Some parents consider putting a child on the title of the house while they are still alive, believing it will simplify things when they die. But Carol Bezaire, vice-president of tax and estate planning for MacKenzie Financial in Toronto, discourages this practice.
She offers a what-if scenario: "One of the parents passes away. One or another of the kids moves back with the surviving parent. Because they're trying to save probate cost, that kid puts his name on the house so he becomes joint [owner] with right of survivorship, and inherits the house with no probate.
"But then what does the other kid get?" says Ms. Bezaire.
"Talk to an accountant, talk to your lawyer, talk to your advisor, because as soon as you put a child on your house, joint with survivorship, you lose flexibility," she says. "If the parent decides to sell the house and go into a retirement community or something, that kid has to sign off with you, and quite often they don't because it's the family home."
Mr. Koski agrees that joint title is a pitfall.
"Once you make that gift you can't change your mind," she says. "There may be a falling out later in life where you don't want to extend that gift, or they may develop a personal problem that would cause you to reconsider the wisdom of the gift.

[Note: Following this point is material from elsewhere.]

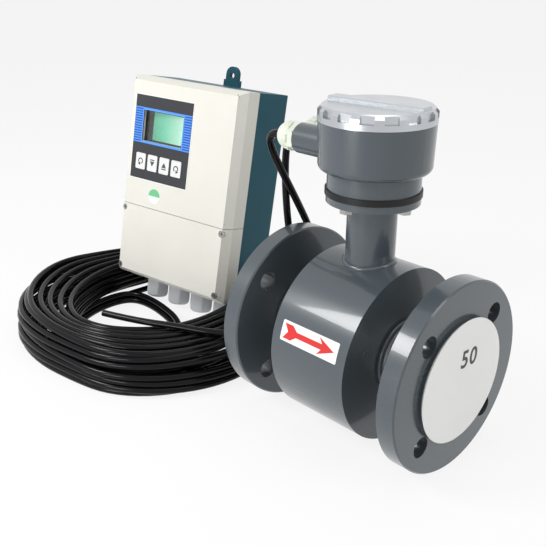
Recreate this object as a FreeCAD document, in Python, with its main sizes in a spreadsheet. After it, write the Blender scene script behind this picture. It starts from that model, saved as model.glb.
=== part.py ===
import FreeCAD, Part
import Sketcher
import math
import os
import re

# Electromagnetic flow meter of the split type: a flanged DN50 sensor with a junction box on a neck, a
# remote converter, and the two cables between them, wound into one coil on the floor.
# Frame: origin at the middle of the measuring tube on the flow axis, +X along the flow, +Z up.
# The converter is drawn in a frame of its own (X to the right along its face, Y into the box, Z up the
# face, origin at the middle of the lower front edge) and placed as it leans.

V = FreeCAD.Vector

SIZES = {
    # clearances
    "seat_fit": 0.05,
    "running_gap": 0.3,
    # measuring tube, liner and flanges
    "bore_radius": 25,
    "liner_wall": 2.5,
    "tube_wall": 2.65,
    "face_half": 100,
    "flare_thickness": 2,
    "raised_height": 2,
    "raised_radius": 51,
    "flange_radius": 82.5,
    "flange_thickness": 18,
    "flange_edge": 1.2,
    "stud_circle": 62.5,
    "stud_hole": 9,
    "stud_count": 4,
    # electrodes
    "boss_radius": 8,
    "boss_reach": 36,
    "bush_radius": 5,
    "electrode_radius": 3,
    "electrode_head": 6.5,
    "electrode_head_height": 3,
    "electrode_tail": 4,
    # field coils, pole shoes and yoke
    "coil_half": 32,
    "coil_angle": 114,
    "coil_outer": 43,
    "shoe_half": 15,
    "shoe_angle": 52,
    "shoe_gap": 1,
    "yoke_inner": 46,
    "yoke_wall": 3,
    # coil housing
    "housing_radius": 76.5,
    "housing_wall": 3.5,
    "housing_half": 40,
    "end_plate": 3.5,
    "wire_hole": 15,
    # neck and its flange
    "neck_radius": 21,
    "neck_wall": 3,
    "neck_top": 127.5,
    "neck_flange_radius": 39,
    "neck_flange_thickness": 6,
    "neck_bolt_circle": 32.5,
    "neck_bolt_radius": 3,
    "neck_bolt_across": 10,
    "neck_bolt_head": 4,
    "neck_bolt_depth": 8,
    "gasket_overhang": 1,
    "gasket_thickness": 5,
    # junction box
    "spigot_radius": 38.5,
    "spigot_height": 15,
    "drum_foot_radius": 46.3,
    "drum_radius": 47.3,
    "drum_height": 40,
    "shoulder_radius": 5.5,
    "cavity_radius": 42,
    "box_floor": 18,
    "conduit_radius": 13,
    "conduit_offset": 16,
    "conduit_height": 32,
    "conduit_reach": 67.5,
    "conduit_edge": 1.5,
    # terminal block
    "block_length": 50,
    "block_width": 22,
    "block_height": 12,
    "block_slot": 7,
    "terminal_count": 6,
    "terminal_pitch": 8,
    "terminal_radius": 2.4,
    # lid
    "lid_radius": 47.5,
    "lid_height": 12,
    "lid_bevel": 3.5,
    "lid_plate": 4,
    "lid_plug_depth": 8,
    "lid_plug_wall": 5.5,
    "seal_groove": 3.2,
    "seal_section": 1.1,
    "recess_count": 16,
    "recess_width": 11,
    "recess_depth": 2.6,
    "recess_foot": 4.6,
    "bar_width": 14,
    "bar_height": 3,
    "bar_length": 87,
    "bar_turn": 7,
    # cable glands of the sensor ("entry") and of the converter ("port")
    "entry_hex": 13,
    "entry_collar": 6.5,
    "entry_nut": 12.2,
    "entry_nut_length": 14,
    "entry_mouth": 8,
    "entry_bore": 5.7,
    "entry_stem": 9,
    "entry_stem_length": 10.5,
    "port_hex": 12,
    "port_collar": 9,
    "port_nut": 12.6,
    "port_nut_length": 23,
    "port_mouth": 9.6,
    "port_bore": 4.8,
    "port_stem": 8,
    "port_stem_length": 12,
    # cables
    "cable_radius": 3.5,
    "floor_level": -82.5,
    "coil_x": -287,
    "coil_y": -5,
    "coil_turn": -45,
    "ring_major": 178,
    "ring_minor": 155,
    "ring_width": 60,
    "ring_height": 48,
    "ring_round": 16,
    "ring_clearance": 0.3,
    # converter housing
    "case_width": 158,
    "case_height": 228.3,
    "case_depth": 84.8,
    "cover_depth": 28.2,
    "case_seal": 1,
    "case_seal_inset": 0.4,
    "case_wall": 4,
    "case_round": 6,
    "cover_wall": 3.5,
    "side_bevel": 6.4,
    "top_bevel": 5,
    "foot_bevel": 6.4,
    "bevel_depth": 9.9,
    "split_height": 84.1,
    "split_gap": 0.6,
    "case_screw_inset": 7.5,
    "case_screw_low": 9.5,
    "case_screw_drop": 5.6,
    "case_screw_head": 3.4,
    "case_screw_head_height": 2.4,
    "case_screw_sunk": 0.8,
    "case_screw_radius": 1.5,
    "case_screw_length": 36,
    "case_boss_radius": 4.6,
    "ear_half": 8.5,
    "ear_step_half": 11,
    "ear_step": 7,
    "ear_rise": 22,
    "ear_thickness": 5,
    "ear_hole": 3.3,
    "ear_hole_rise": 12,
    # keypad and display
    "panel_left": -67.2,
    "panel_right": 16.2,
    "panel_drop": 20.4,
    "panel_height": 92.6,
    "panel_thickness": 1.2,
    "panel_recess": 1,
    "window_left": -54.2,
    "window_right": 4.1,
    "window_drop": 36.3,
    "window_height": 34,
    "glass_lap": 3,
    "glass_thickness": 2,
    "display_face": 9,
    "display_frame": 2.5,
    "board_front": 14,
    "board_thickness": 1.6,
    "board_margin": 3,
    "post_radius": 3,
    "post_inset": 1.5,
    "key_first": -52.9,
    "key_pitch": 17.6,
    "key_drop": 93.3,
    "key_width": 14.2,
    "key_height": 18,
    "key_corner": 1.6,
    "key_gap": 0.3,
    "key_proud": 0.6,
    "key_travel": 0.6,
    "plunger_half": 3,
    "switch_height": 0.6,
    "switch_radius": 2.8,
    # boards in the rear housing
    "main_board_side": 19,
    "main_board_foot": 15.9,
    "main_board_drop": 13.3,
    "main_board_depth": 56,
    "pillar_radius": 4,
    "pillar_inset": 5,
    "supply_half": 27,
    "supply_foot": 12,
    "supply_height": 48,
    "supply_depth": 20,
    "strip_half": 60,
    "strip_low": 30,
    "strip_high": 56,
    "strip_depth": 18,
    "strip_step": 8,
    "port_inset": 26.95,
    "port_depth": 48.8,
    # where the converter stands and how it leans
    "case_x": -287,
    "case_y": -8.7,
    "case_z": -38.4,
    "case_heading": 11.02,
    "case_lean": -10.39,
    "case_roll": 1.77,
}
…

A person who develops a gambling addiction or drug addiction – they're now the joint owner of their home. … You're potentially exposed to all their credit risks."
The downside of joint title extends to the heirs, as well.
If the child isn't living in the home at the time his or her name is put on the title, they have a partial interest in a property that is not their principal residence. That starts the clock running on value accrual from the viewpoint of the Canada Revenue Agency, Mr. Koski says. So the child is subject to capital gains if and when they sell the property after their parent's death.
Parents can use workarounds, he says, such as "an expressed trust agreement, where the child holds as bare trustee for the adult."
A bare trust is one way to satisfy the issue of passing on the home while parents are still living, Ms. Tollefson says. "We do it a lot if a parent is insisting on putting a child on title for primary homes or farms," she says. It indicates that the child is holding the property in trust for the parent.
"That way on paper, the child is on the title, but if someone is trying to sue [the child] they're just holding it in trust for the parent."
But few people avail themselves of this option, and they are unwittingly exposing themselves to potential tax problems, Mr. Koski says.
Ms. Bezaire says at her firm the "alter ego trust" has become popular for high-net-worth individuals. "It is a revocable trust – if you're 65 or over it's almost a will replacement," she says. The trust does not form a part of the estate upon death, which avoids delays and certain fees.
"It will bypass the will and the kids become the residual beneficiaries, so the house would go to them without any probate." That saves probate fees on the house, though it does not shelter the estate from capital gains taxes.
Ms. Bezaire also recommends alter ego trusts to deal with worst-case scenarios. Unlike a will, the alter ego trust is a private document. "For a lot of the high-net-worth people, we also have estrangement," she notes. "When there's a lot of money, quite often there's a lot of bad blood. With an alter ego trust you can actually leave one child out of the mix."
If the disposition of the property is handled through a will, "when the will is probated, that child has six months to step forward" and raise an objection. A trust agreement is also more difficult to challenge than a will.
Mr. Koski says he doesn't deal much with alter ego trusts, partly because Alberta does not impose probate taxes. These trusts are more often used in other provinces such as Ontario, British Columbia and Nova Scotia.
"For high-net-worth individuals looking to minimize their probate taxes on death, an alter ego trust makes a lot of sense, providing their wealth is high enough to warrant the expense of setting up the trust."